# [DATA PROVIDED]
---------------

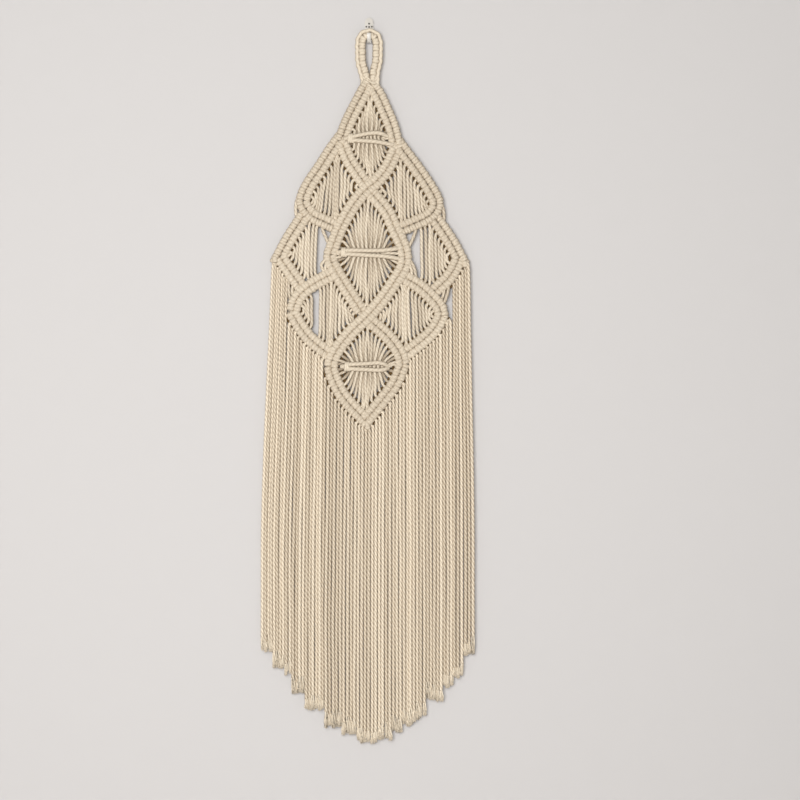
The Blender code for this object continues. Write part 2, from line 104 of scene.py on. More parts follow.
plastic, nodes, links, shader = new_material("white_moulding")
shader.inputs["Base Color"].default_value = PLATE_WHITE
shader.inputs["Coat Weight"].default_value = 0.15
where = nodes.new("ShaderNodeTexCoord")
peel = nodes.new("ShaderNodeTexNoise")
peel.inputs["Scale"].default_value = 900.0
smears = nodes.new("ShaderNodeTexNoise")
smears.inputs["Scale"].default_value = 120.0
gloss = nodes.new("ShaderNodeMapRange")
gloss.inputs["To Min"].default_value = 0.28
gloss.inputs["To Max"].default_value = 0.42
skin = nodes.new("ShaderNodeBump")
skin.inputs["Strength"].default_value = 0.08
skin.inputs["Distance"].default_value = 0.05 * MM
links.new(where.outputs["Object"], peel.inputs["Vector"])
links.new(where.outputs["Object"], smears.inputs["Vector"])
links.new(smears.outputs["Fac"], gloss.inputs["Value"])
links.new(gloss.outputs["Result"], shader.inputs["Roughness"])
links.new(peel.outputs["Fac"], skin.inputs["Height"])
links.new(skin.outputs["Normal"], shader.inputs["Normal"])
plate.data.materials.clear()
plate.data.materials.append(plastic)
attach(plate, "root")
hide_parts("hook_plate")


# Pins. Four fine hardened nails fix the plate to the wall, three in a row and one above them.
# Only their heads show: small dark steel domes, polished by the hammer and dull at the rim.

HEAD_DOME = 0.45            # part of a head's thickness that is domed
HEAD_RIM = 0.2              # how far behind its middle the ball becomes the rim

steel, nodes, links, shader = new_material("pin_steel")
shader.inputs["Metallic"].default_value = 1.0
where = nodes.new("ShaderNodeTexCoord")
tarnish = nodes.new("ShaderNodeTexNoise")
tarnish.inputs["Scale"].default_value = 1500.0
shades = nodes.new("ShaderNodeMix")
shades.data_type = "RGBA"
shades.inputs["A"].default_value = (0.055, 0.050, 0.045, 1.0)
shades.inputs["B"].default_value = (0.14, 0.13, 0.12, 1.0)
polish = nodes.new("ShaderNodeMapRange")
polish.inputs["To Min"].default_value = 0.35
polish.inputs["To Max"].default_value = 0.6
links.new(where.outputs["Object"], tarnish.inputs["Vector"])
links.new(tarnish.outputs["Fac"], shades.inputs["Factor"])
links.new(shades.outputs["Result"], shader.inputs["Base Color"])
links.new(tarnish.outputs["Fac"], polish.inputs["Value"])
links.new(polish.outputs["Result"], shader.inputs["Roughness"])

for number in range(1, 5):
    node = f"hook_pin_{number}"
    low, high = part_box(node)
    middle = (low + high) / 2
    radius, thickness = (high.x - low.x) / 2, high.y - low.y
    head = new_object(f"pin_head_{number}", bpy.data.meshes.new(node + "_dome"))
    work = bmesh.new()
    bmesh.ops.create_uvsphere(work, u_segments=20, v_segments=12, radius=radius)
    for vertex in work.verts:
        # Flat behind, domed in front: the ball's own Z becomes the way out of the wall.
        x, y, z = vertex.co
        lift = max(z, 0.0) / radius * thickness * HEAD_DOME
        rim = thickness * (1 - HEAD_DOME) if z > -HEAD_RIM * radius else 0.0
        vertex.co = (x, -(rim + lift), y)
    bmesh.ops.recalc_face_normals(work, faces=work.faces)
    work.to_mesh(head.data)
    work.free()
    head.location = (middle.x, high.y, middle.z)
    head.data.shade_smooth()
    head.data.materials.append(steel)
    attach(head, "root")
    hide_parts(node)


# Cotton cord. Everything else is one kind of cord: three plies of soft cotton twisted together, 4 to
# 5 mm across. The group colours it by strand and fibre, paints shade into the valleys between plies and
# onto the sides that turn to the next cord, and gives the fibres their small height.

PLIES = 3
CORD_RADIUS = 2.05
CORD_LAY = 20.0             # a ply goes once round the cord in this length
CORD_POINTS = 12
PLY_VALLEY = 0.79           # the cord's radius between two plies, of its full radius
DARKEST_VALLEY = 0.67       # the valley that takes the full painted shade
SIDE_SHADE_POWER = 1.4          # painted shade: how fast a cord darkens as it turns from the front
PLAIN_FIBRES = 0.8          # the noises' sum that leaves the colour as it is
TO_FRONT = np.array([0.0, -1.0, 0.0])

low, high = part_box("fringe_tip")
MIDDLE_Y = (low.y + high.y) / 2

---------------

# [STATED PROBLEM]
Give the listing above again, word for word.

# [TASK OUTPUT]
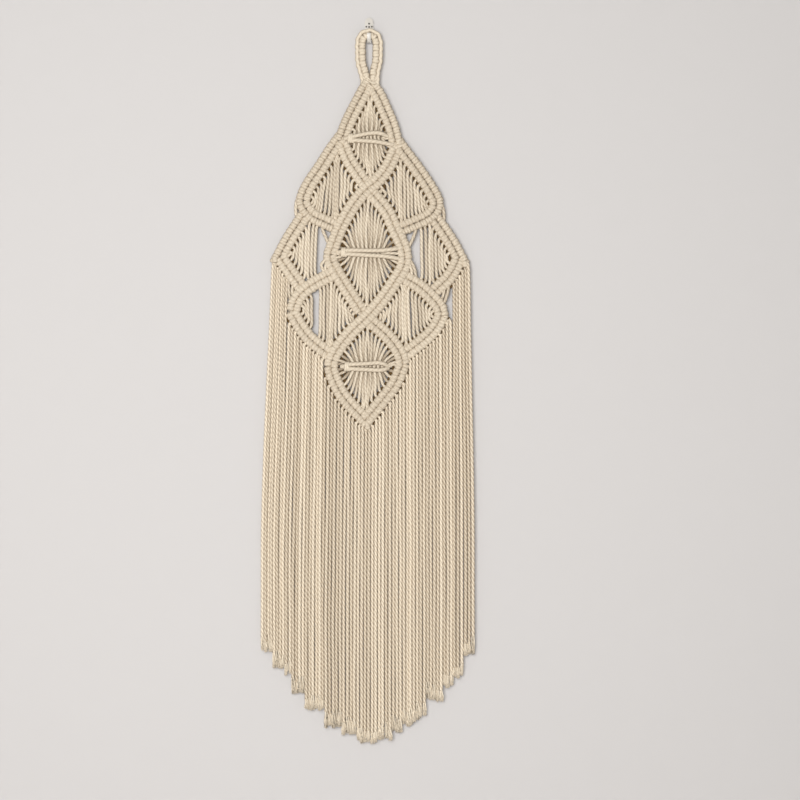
The Blender code for this object continues. Write part 2, from line 104 of scene.py on. More parts follow.
plastic, nodes, links, shader = new_material("white_moulding")
shader.inputs["Base Color"].default_value = PLATE_WHITE
shader.inputs["Coat Weight"].default_value = 0.15
where = nodes.new("ShaderNodeTexCoord")
peel = nodes.new("ShaderNodeTexNoise")
peel.inputs["Scale"].default_value = 900.0
smears = nodes.new("ShaderNodeTexNoise")
smears.inputs["Scale"].default_value = 120.0
gloss = nodes.new("ShaderNodeMapRange")
gloss.inputs["To Min"].default_value = 0.28
gloss.inputs["To Max"].default_value = 0.42
skin = nodes.new("ShaderNodeBump")
skin.inputs["Strength"].default_value = 0.08
skin.inputs["Distance"].default_value = 0.05 * MM
links.new(where.outputs["Object"], peel.inputs["Vector"])
links.new(where.outputs["Object"], smears.inputs["Vector"])
links.new(smears.outputs["Fac"], gloss.inputs["Value"])
links.new(gloss.outputs["Result"], shader.inputs["Roughness"])
links.new(peel.outputs["Fac"], skin.inputs["Height"])
links.new(skin.outputs["Normal"], shader.inputs["Normal"])
plate.data.materials.clear()
plate.data.materials.append(plastic)
attach(plate, "root")
hide_parts("hook_plate")


# Pins. Four fine hardened nails fix the plate to the wall, three in a row and one above them.
# Only their heads show: small dark steel domes, polished by the hammer and dull at the rim.

HEAD_DOME = 0.45            # part of a head's thickness that is domed
HEAD_RIM = 0.2              # how far behind its middle the ball becomes the rim

steel, nodes, links, shader = new_material("pin_steel")
shader.inputs["Metallic"].default_value = 1.0
where = nodes.new("ShaderNodeTexCoord")
tarnish = nodes.new("ShaderNodeTexNoise")
tarnish.inputs["Scale"].default_value = 1500.0
shades = nodes.new("ShaderNodeMix")
shades.data_type = "RGBA"
shades.inputs["A"].default_value = (0.055, 0.050, 0.045, 1.0)
shades.inputs["B"].default_value = (0.14, 0.13, 0.12, 1.0)
polish = nodes.new("ShaderNodeMapRange")
polish.inputs["To Min"].default_value = 0.35
polish.inputs["To Max"].default_value = 0.6
links.new(where.outputs["Object"], tarnish.inputs["Vector"])
links.new(tarnish.outputs["Fac"], shades.inputs["Factor"])
links.new(shades.outputs["Result"], shader.inputs["Base Color"])
links.new(tarnish.outputs["Fac"], polish.inputs["Value"])
links.new(polish.outputs["Result"], shader.inputs["Roughness"])

for number in range(1, 5):
    node = f"hook_pin_{number}"
    low, high = part_box(node)
    middle = (low + high) / 2
    radius, thickness = (high.x - low.x) / 2, high.y - low.y
    head = new_object(f"pin_head_{number}", bpy.data.meshes.new(node + "_dome"))
    work = bmesh.new()
    bmesh.ops.create_uvsphere(work, u_segments=20, v_segments=12, radius=radius)
    for vertex in work.verts:
        # Flat behind, domed in front: the ball's own Z becomes the way out of the wall.
        x, y, z = vertex.co
        lift = max(z, 0.0) / radius * thickness * HEAD_DOME
        rim = thickness * (1 - HEAD_DOME) if z > -HEAD_RIM * radius else 0.0
        vertex.co = (x, -(rim + lift), y)
    bmesh.ops.recalc_face_normals(work, faces=work.faces)
    work.to_mesh(head.data)
    work.free()
    head.location = (middle.x, high.y, middle.z)
    head.data.shade_smooth()
    head.data.materials.append(steel)
    attach(head, "root")
    hide_parts(node)


# Cotton cord. Everything else is one kind of cord: three plies of soft cotton twisted together, 4 to
# 5 mm across. The group colours it by strand and fibre, paints shade into the valleys between plies and
# onto the sides that turn to the next cord, and gives the fibres their small height.

PLIES = 3
CORD_RADIUS = 2.05
CORD_LAY = 20.0             # a ply goes once round the cord in this length
CORD_POINTS = 12
PLY_VALLEY = 0.79           # the cord's radius between two plies, of its full radius
DARKEST_VALLEY = 0.67       # the valley that takes the full painted shade
SIDE_SHADE_POWER = 1.4          # painted shade: how fast a cord darkens as it turns from the front
PLAIN_FIBRES = 0.8          # the noises' sum that leaves the colour as it is
TO_FRONT = np.array([0.0, -1.0, 0.0])

low, high = part_box("fringe_tip")
MIDDLE_Y = (low.y + high.y) / 2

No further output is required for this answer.